Let an F-Bomb Drop If It If It Will Improve the Message for Your Audience
Among your top priorities when writing copy and laying it out on a page is getting eyeballs on that message.
From there, it’s about creating a message that resonates with YOUR audience now and will be remembered later.
As much as I may be risking turning people off with a tagline that uses the word “mofo”, that’s a risk I’m willing to take to create a sticky, memorable message. After all, who doesn’t want people to tweet about their tagline?
— Brian Rouley (@Rouzell) November 22, 2013
@copyhackers loving that you have mofo in your tagline!!! you ROCK!
— Shannon (@followtruenorth) August 1, 2013
You Don’t Need to Use the F Word, Though
The F word is a favorite among many.
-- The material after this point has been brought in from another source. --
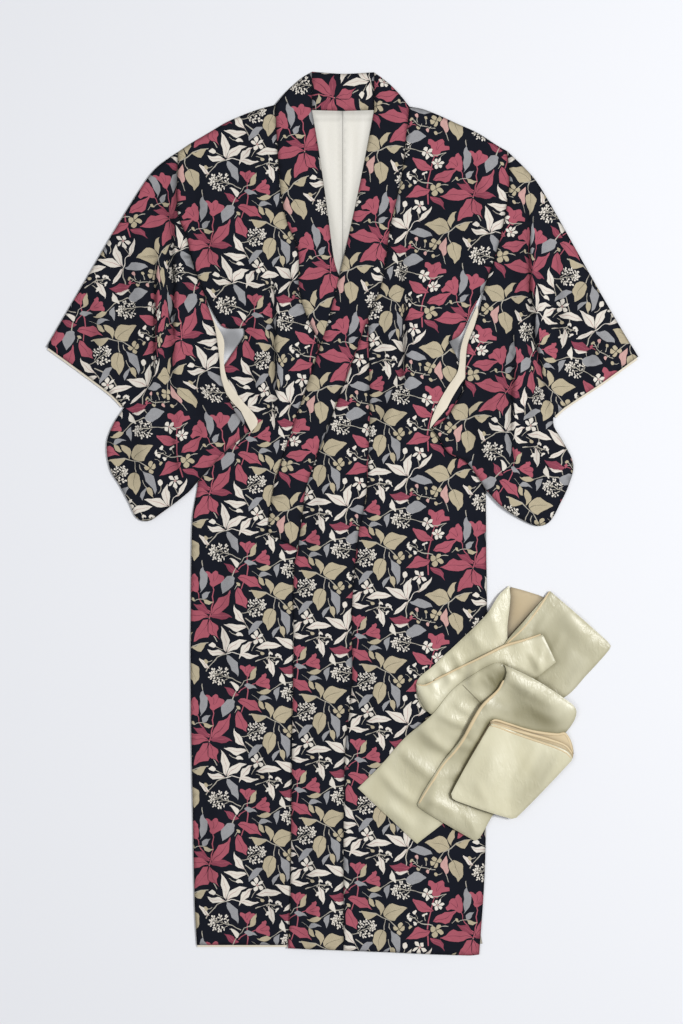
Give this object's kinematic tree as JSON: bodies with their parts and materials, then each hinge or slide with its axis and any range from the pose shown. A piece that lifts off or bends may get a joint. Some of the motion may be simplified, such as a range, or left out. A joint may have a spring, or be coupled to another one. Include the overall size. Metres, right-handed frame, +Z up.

There are 100s of words – new ones being made up all the time – that might offend the Baby Boomer generation but work really nicely in your copy for your non-Boomer audience.
(And, BTW, I don’t think everyone over 55 has a stick up their butt about swearing and euphemisms. Not at all! Making assumptions based on ages is pretty uncool; I’m only mentioning it because it was the core of the argument against my use of “mofo”.)
I don’t like to write the F-word or sh** (except once above – tee hee) because they’re a little harsh for me to see on the page. But there are a variety of euphemisms that could easily color your copy without crossing any real lines:
Scheiße (said colloquially as “shy-za”)
Yes, I just made a list of tolerable bad words. That really just happened.
Each one of those words might work in your office. They might work among your friends. But, without question, you are taking a risk when you use that kind of language. So, for starters, test to be sure. And remember that you’re running your business… and edits can always be made. It’s your copy. It’s your voice. Be as scrappy and out-standing as you’d like to be.
With regard to risk, you’re also taking a risk when you absolutely avoid euphemisms and impolite words in your copy. What risk is that? Simply the risk that you’ll wind up saying nothing remotely memorable whatsoever. And you’d better have one helluva product if you’re cool with people forgetting your message.